━━━ EXERCISE DATA ━━━

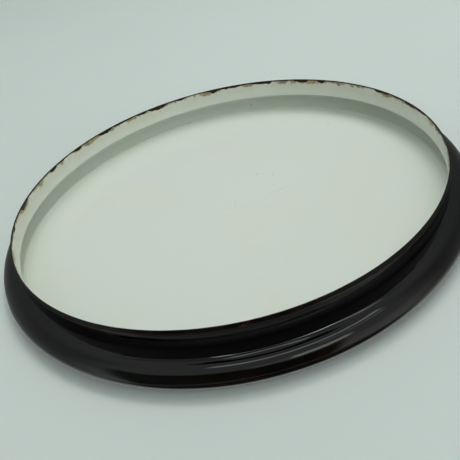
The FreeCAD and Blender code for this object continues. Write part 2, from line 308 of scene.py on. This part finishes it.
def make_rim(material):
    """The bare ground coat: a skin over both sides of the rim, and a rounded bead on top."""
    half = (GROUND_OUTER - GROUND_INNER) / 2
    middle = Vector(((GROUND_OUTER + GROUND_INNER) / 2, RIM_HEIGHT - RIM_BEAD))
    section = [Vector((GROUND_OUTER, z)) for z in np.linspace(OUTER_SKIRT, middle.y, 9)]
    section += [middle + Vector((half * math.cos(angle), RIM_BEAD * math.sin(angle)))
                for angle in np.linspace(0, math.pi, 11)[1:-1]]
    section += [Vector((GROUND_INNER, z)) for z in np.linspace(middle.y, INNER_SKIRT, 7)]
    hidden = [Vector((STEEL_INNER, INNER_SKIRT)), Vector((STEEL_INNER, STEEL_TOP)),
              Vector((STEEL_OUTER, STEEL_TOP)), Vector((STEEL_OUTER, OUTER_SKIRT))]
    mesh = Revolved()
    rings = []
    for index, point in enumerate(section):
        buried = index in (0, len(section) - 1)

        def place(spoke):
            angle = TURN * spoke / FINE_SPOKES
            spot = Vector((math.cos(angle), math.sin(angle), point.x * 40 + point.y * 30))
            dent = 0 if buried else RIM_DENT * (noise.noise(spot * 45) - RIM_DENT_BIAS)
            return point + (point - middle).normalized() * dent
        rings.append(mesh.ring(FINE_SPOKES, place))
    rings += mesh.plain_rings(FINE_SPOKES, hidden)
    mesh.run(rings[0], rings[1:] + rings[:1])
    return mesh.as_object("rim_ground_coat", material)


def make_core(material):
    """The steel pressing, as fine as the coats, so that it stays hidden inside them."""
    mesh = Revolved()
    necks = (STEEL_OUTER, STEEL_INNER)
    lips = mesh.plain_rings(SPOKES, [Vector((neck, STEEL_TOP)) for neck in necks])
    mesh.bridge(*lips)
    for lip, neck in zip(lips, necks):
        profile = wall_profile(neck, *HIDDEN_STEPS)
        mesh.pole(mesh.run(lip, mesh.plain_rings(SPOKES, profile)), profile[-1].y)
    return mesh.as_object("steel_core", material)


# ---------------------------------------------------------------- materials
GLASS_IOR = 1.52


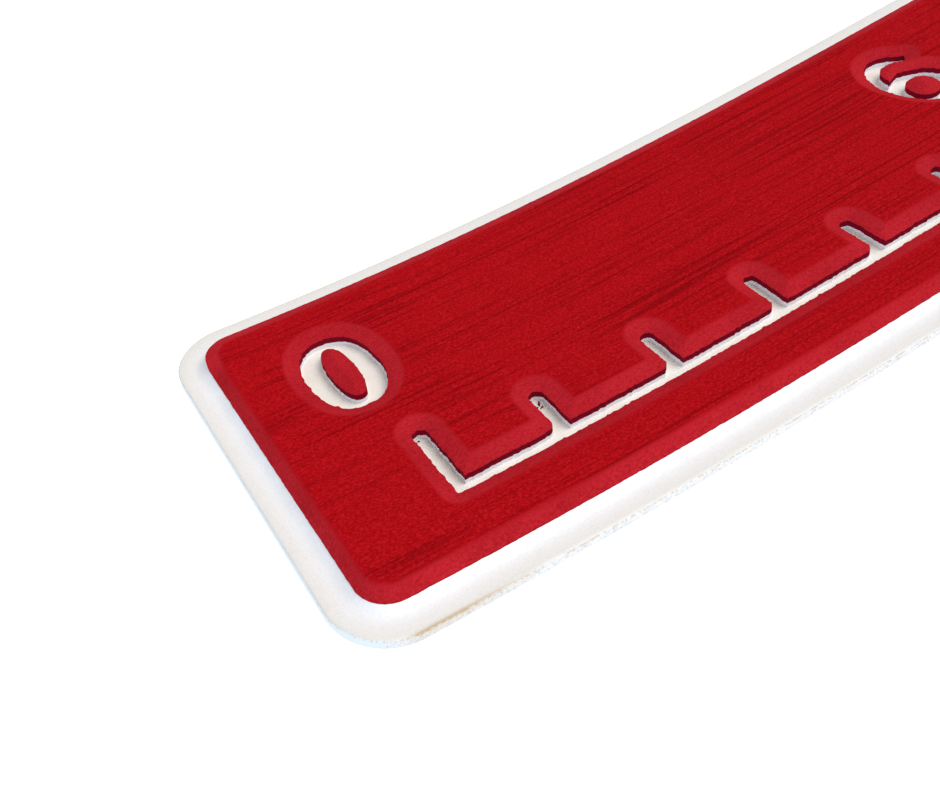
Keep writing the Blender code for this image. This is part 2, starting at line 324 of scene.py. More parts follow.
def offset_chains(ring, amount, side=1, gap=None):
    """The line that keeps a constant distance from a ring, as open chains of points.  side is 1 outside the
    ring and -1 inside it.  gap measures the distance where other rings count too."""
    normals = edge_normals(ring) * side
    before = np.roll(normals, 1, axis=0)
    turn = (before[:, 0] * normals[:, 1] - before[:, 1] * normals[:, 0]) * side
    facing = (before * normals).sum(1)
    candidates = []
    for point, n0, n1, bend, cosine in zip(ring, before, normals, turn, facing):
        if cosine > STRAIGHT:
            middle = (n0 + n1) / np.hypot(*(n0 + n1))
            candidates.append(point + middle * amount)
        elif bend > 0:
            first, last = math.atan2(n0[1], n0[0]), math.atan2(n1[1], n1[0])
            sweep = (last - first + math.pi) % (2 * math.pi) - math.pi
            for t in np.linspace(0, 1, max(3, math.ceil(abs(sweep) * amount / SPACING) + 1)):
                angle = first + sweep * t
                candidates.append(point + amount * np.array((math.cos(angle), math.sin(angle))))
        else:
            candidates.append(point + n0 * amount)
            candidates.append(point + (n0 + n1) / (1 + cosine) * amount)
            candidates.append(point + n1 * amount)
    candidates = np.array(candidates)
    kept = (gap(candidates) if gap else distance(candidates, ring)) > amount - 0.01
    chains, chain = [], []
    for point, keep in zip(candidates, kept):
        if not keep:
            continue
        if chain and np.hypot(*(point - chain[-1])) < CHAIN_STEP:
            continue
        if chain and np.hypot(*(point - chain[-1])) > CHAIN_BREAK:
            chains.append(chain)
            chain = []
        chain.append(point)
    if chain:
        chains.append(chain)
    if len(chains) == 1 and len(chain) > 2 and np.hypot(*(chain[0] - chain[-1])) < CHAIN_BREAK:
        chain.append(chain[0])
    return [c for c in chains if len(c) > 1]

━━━

Print the material above once more, exactly.

## TASK OUTPUT
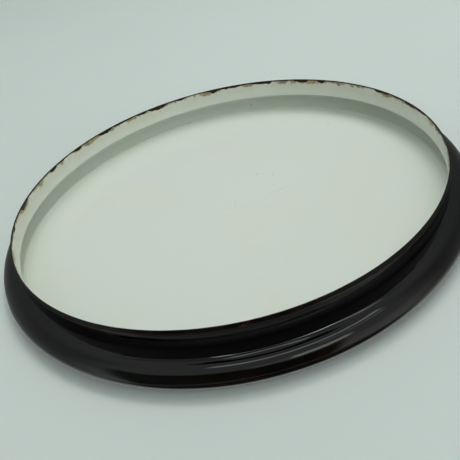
The FreeCAD and Blender code for this object continues. Write part 2, from line 308 of scene.py on. This part finishes it.
def make_rim(material):
    """The bare ground coat: a skin over both sides of the rim, and a rounded bead on top."""
    half = (GROUND_OUTER - GROUND_INNER) / 2
    middle = Vector(((GROUND_OUTER + GROUND_INNER) / 2, RIM_HEIGHT - RIM_BEAD))
    section = [Vector((GROUND_OUTER, z)) for z in np.linspace(OUTER_SKIRT, middle.y, 9)]
    section += [middle + Vector((half * math.cos(angle), RIM_BEAD * math.sin(angle)))
                for angle in np.linspace(0, math.pi, 11)[1:-1]]
    section += [Vector((GROUND_INNER, z)) for z in np.linspace(middle.y, INNER_SKIRT, 7)]
    hidden = [Vector((STEEL_INNER, INNER_SKIRT)), Vector((STEEL_INNER, STEEL_TOP)),
              Vector((STEEL_OUTER, STEEL_TOP)), Vector((STEEL_OUTER, OUTER_SKIRT))]
    mesh = Revolved()
    rings = []
    for index, point in enumerate(section):
        buried = index in (0, len(section) - 1)

        def place(spoke):
            angle = TURN * spoke / FINE_SPOKES
            spot = Vector((math.cos(angle), math.sin(angle), point.x * 40 + point.y * 30))
            dent = 0 if buried else RIM_DENT * (noise.noise(spot * 45) - RIM_DENT_BIAS)
            return point + (point - middle).normalized() * dent
        rings.append(mesh.ring(FINE_SPOKES, place))
    rings += mesh.plain_rings(FINE_SPOKES, hidden)
    mesh.run(rings[0], rings[1:] + rings[:1])
    return mesh.as_object("rim_ground_coat", material)


def make_core(material):
    """The steel pressing, as fine as the coats, so that it stays hidden inside them."""
    mesh = Revolved()
    necks = (STEEL_OUTER, STEEL_INNER)
    lips = mesh.plain_rings(SPOKES, [Vector((neck, STEEL_TOP)) for neck in necks])
    mesh.bridge(*lips)
    for lip, neck in zip(lips, necks):
        profile = wall_profile(neck, *HIDDEN_STEPS)
        mesh.pole(mesh.run(lip, mesh.plain_rings(SPOKES, profile)), profile[-1].y)
    return mesh.as_object("steel_core", material)


# ---------------------------------------------------------------- materials
GLASS_IOR = 1.52


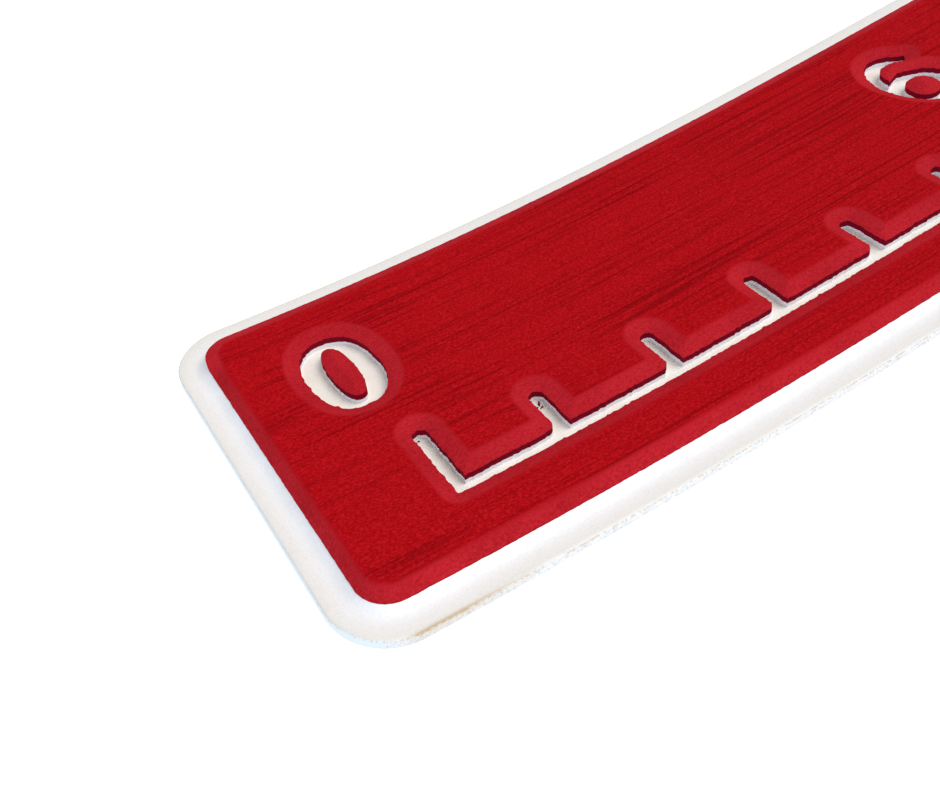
Keep writing the Blender code for this image. This is part 2, starting at line 324 of scene.py. More parts follow.
def offset_chains(ring, amount, side=1, gap=None):
    """The line that keeps a constant distance from a ring, as open chains of points.  side is 1 outside the
    ring and -1 inside it.  gap measures the distance where other rings count too."""
    normals = edge_normals(ring) * side
    before = np.roll(normals, 1, axis=0)
    turn = (before[:, 0] * normals[:, 1] - before[:, 1] * normals[:, 0]) * side
    facing = (before * normals).sum(1)
    candidates = []
    for point, n0, n1, bend, cosine in zip(ring, before, normals, turn, facing):
        if cosine > STRAIGHT:
            middle = (n0 + n1) / np.hypot(*(n0 + n1))
            candidates.append(point + middle * amount)
        elif bend > 0:
            first, last = math.atan2(n0[1], n0[0]), math.atan2(n1[1], n1[0])
            sweep = (last - first + math.pi) % (2 * math.pi) - math.pi
            for t in np.linspace(0, 1, max(3, math.ceil(abs(sweep) * amount / SPACING) + 1)):
                angle = first + sweep * t
                candidates.append(point + amount * np.array((math.cos(angle), math.sin(angle))))
        else:
            candidates.append(point + n0 * amount)
            candidates.append(point + (n0 + n1) / (1 + cosine) * amount)
            candidates.append(point + n1 * amount)
    candidates = np.array(candidates)
    kept = (gap(candidates) if gap else distance(candidates, ring)) > amount - 0.01
    chains, chain = [], []
    for point, keep in zip(candidates, kept):
        if not keep:
            continue
        if chain and np.hypot(*(point - chain[-1])) < CHAIN_STEP:
            continue
        if chain and np.hypot(*(point - chain[-1])) > CHAIN_BREAK:
            chains.append(chain)
            chain = []
        chain.append(point)
    if chain:
        chains.append(chain)
    if len(chains) == 1 and len(chain) > 2 and np.hypot(*(chain[0] - chain[-1])) < CHAIN_BREAK:
        chain.append(chain[0])
    return [c for c in chains if len(c) > 1]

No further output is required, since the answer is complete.